Sebelum beranjak pergi, aku hanya bisa menganjurkan pada orang-orang terdekatku, bahwa fase mahasiswa ini, layaknya hidup, hanya sementara. Mengajak orang-orang yang masih mau belajar dan memahami diri dari orang lain. Saling menyapa, belajar dari para tukang bejak, ibu-ibu penjual jamu, hingga para tante penjual ‘daging’ dipinggir jalan di malam hari. Hanya sekedar memperlihatkan, bahwa ada kehidupan yang lebih ‘ramai’ di luar istana bernama kampus. Walaupun aku sadar, selalu lebih nyaman hidup di dalam istana dari pada di jalanan. Pasti memuaskan hidup dengan menghabiskan fasilitas untuk sendiri, daripada untuk dibagi-bagi. Masih selalu menyenangkan ‘membuang waktu’ dan tenaga untuk tidur dan berasyikan dengan kekasih, daripada berjalan menyapa dan berkomunikasi dengan para gelandangan.
Sebelum beranjak pergi, aku hanya memberikan sebuah pelajaran.
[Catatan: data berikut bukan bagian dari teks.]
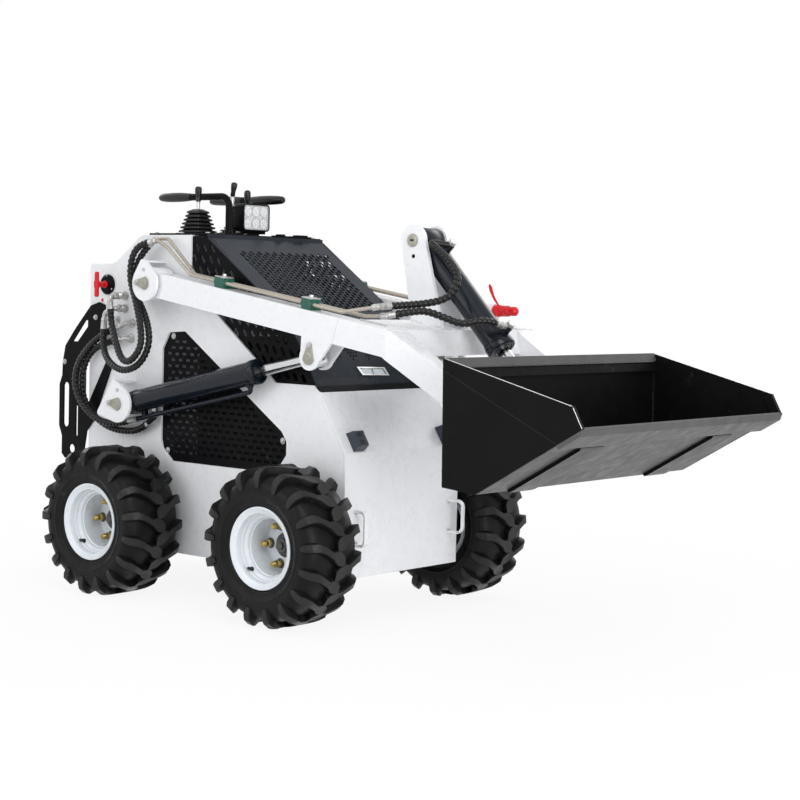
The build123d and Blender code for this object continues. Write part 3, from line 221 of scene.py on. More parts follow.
# Color, share and scale of a finish's stains.
STAINS = {
    "white_paint": ((0.78, 0.78, 0.77), -0.14, 26),
    "wheel_white": ((0.6, 0.61, 0.6), 0, 22),
    "tyre": ((0.03, 0.027, 0.024), -0.02, 19),
    "dusty_tread": ((0.034, 0.032, 0.029), 0, 26),
    "dark_steel": ((0.05, 0.035, 0.025), 0.3, 9),
    "hood_paint": ((0.026, 0.034, 0.048), -0.08, 40),
    "black_paint": ((0.03, 0.03, 0.029), -0.02, 30),
    "zinc": ((0.2, 0.185, 0.14), 0.08, 9),
    "gold_zinc": ((0.3, 0.2, 0.08), 0.1, 9),
    "slate_paint": ((0.02, 0.027, 0.038), -0.05, 24),
    "lit_slate_paint": ((0.04, 0.048, 0.06), -0.05, 9),
    "bucket_black": ((0.03, 0.03, 0.032), -0.06, 34),
    "worn_steel": ((0.066, 0.065, 0.067), 0, 9),
    "bare_edge": ((0.3, 0.3, 0.3), 0.06, 60),
    "red_plastic": ((0.5, 0.01, 0.015), -0.04, 9),
    "plated_steel": ((0.28, 0.27, 0.25), 0.1, 9),
    "pipe_steel": ((0.3, 0.26, 0.21), -0.05, 9),
    "hose": ((0.03, 0.03, 0.029), -0.04, 40),
}
MATERIALS = {name: material(name, *look, *STAINS.get(name, ()))
             for name, look in FINISHES.items()}
# The lens lets most light straight through, and the chrome's grain runs along its rods.
MATERIALS["lamp"].node_tree.nodes["Principled BSDF"].inputs["Alpha"].default_value = 0.3
MATERIALS["chrome"].node_tree.nodes["Mapping"].inputs["Scale"].default_value = (1, 8, 8)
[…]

Bukan pelajaran hidup dariku, juga bukan berarti aku mengajari. Pelajaran kehidupan bahwa waktu adalah suatu putaran roda pedati yang sangat cepat, meskipun tanpa kita sadari. Dari kecepatan itu, kita terlena tanpa bisa meninggalkan sebuah warisan atau karya untuk para pelanjut peradaban. Sebatas mengingatkan, bahwa kehidupan yang sejenak ini harus diwarnai dengan wujud-wujud yang membuktikan kita pernah ada setelah terkubur dua meter di bawah tanah.
Sebelum beranjak pergi, bermimpilah! Menjadi manusia-manusia penegak peradaban dan kebenaran. Seperti yang dinasehatkan oleh Muhammad ibn Abdullah, ushikum bisholati wama ‘aimanukum… peliharalah sholatmu dan lindungilah orang-orang lemah di antaramu. Tak takut kesepian karena memelihara kebenaran. Selalu bahagia terhadap cacian yang diberikan orang. Dan senantiasa ‘mengaliri’ setiap pojok-pojok kehidupan yang jarang tersentuh oleh manusia terpelajar model mahasiswa.
Sebelum beranjak pergi, aku hanya bisa memberikan sebuah doa, sebuah rasa yang tak mampu terucapkan kata. Bahwa hidup adalah sekejap dengan bentuk dan segala sistematika ujian yang menyempurnakannya. Tetaplah bermimpi jika tak mampu mengubah dunia ini. Tetaplah bergerak, meski dinding penghalang begitu keras dan liat. Teruslah berjuang, karena waktu sangatlah mahal jika percuma terbuang.